Comment on page
In the steps below, we'll show you how Bito indexes your code, ensuring that each query you have is met with precise and contextually relevant information. From breaking down code into digestible chunks to leveraging advanced AI models for nuanced understanding, Bito transforms the daunting task of code analysis into a seamless and efficient experience.
Here's how the magic happens:
Dividing Code into Pieces
Bito starts by breaking down your source code files into smaller sections, known as 'chunks'. It’s like cutting up a long text into paragraphs to make it more manageable. Each chunk represents a piece of your code that can be individually indexed and analyzed.
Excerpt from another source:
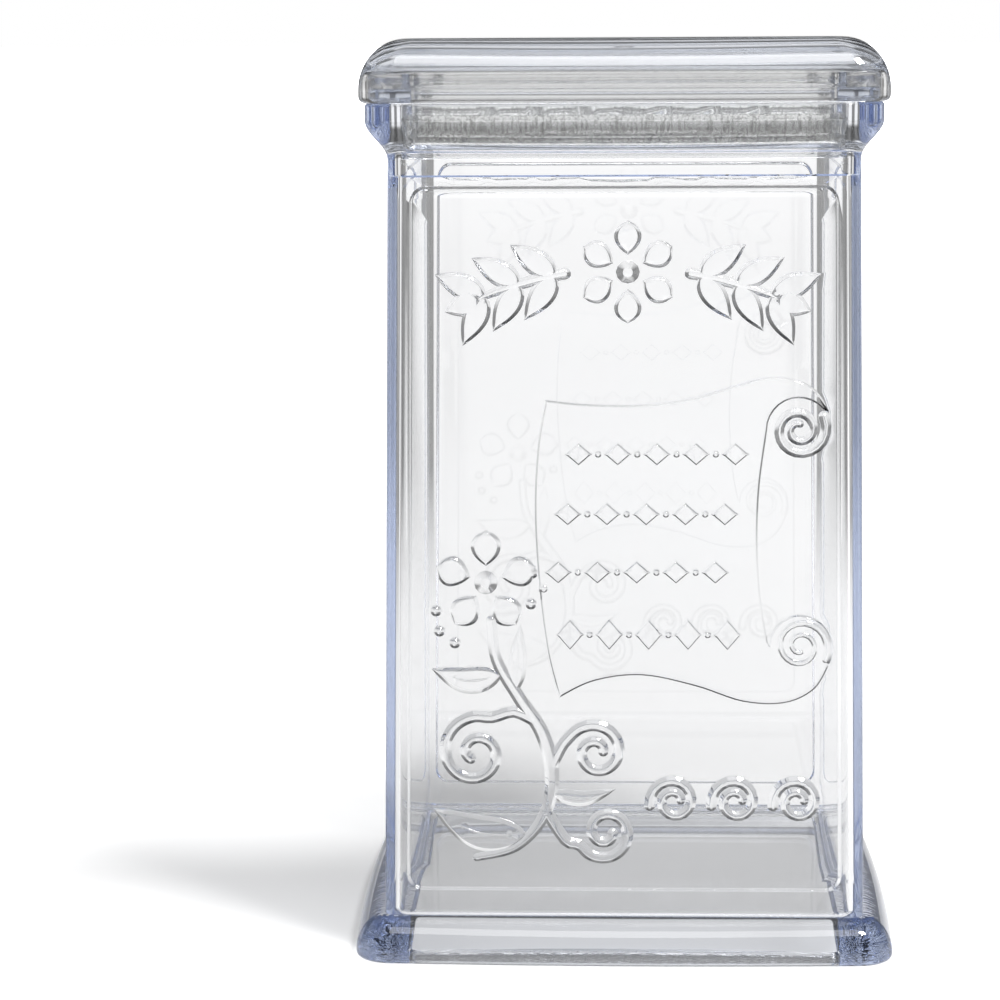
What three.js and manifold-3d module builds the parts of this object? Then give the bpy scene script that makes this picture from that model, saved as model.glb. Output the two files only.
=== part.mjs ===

Creating a Searchable Reference
After breaking down the file, each chunk is indexed, similar to creating a catalog entry. This step is crucial as it allows for the efficient location of the code segment later on.
Translating Code into Numeric Vectors
For every chunk, Bito generates a numeric vector or “embedding”. This process, which can be done using OpenAI or alternative open-source embedding models, translates the code into a mathematical representation. The idea is to create a form that can be easily compared and matched with other code chunks.
Saving the Essential Data
These embeddings are then stored in an index file on your machine. This index file is like a detailed directory, listing the file name, the location of the chunk within the file (start and end), and the embedding vector for each piece of code.
Understanding Your Questions
When you ask a question in Bito's chatbox, the AI checks whether it has some specific keywords like "my code", "my project", etc. If so, Bito generates a numeric vector for your query, mirroring the process used for code chunks.
Matching Your Query with Code
Using the query's vector, Bito searches the index to find the code chunk with the closest matching embedding. This step identifies the relevant sections of your codebase that can answer your question.
Building a Bigger Picture
Identifying chunks is just part of the process. Bito ensures that these chunks make sense in the broader context of your code. If necessary, it expands the search to include complete functions or related code segments, creating a fuller, more accurate context.
Consulting the AI Experts
With the context in hand, Bito consults with language models – either basic (GPT-3.5 Turbo, Claude Instant) or advanced (GPT-4, Claude 2) – to interpret the code within the context and provide an accurate response to your query.
Keeping Your Data Local
All the indexing and querying happens on your local machine. The index files are stored in the user’s home folder, for example on Windows the path will be something like C:\Users\Furqan\.bito\localcodesearch folder. It ensures that your code and session history remain private and secure.
Bito is committed to privacy. All LLM accounts it uses are under strict agreements to prevent your data from being used for training, recorded, or logged.
Reducing AI Fabrication
Bito is designed to minimize AI 'hallucinations' or fabrications, ensuring the answers you receive are based on your actual code. Although complete elimination of hallucination isn't feasible, as it sometimes aids in constructing beyond seen data, Bito strives to keep it in check, especially when dealing with your local code.
With these steps, Bito provides a robust and privacy-conscious method for indexing and understanding your code, simplifying navigation and enhancing productivity in your development projects.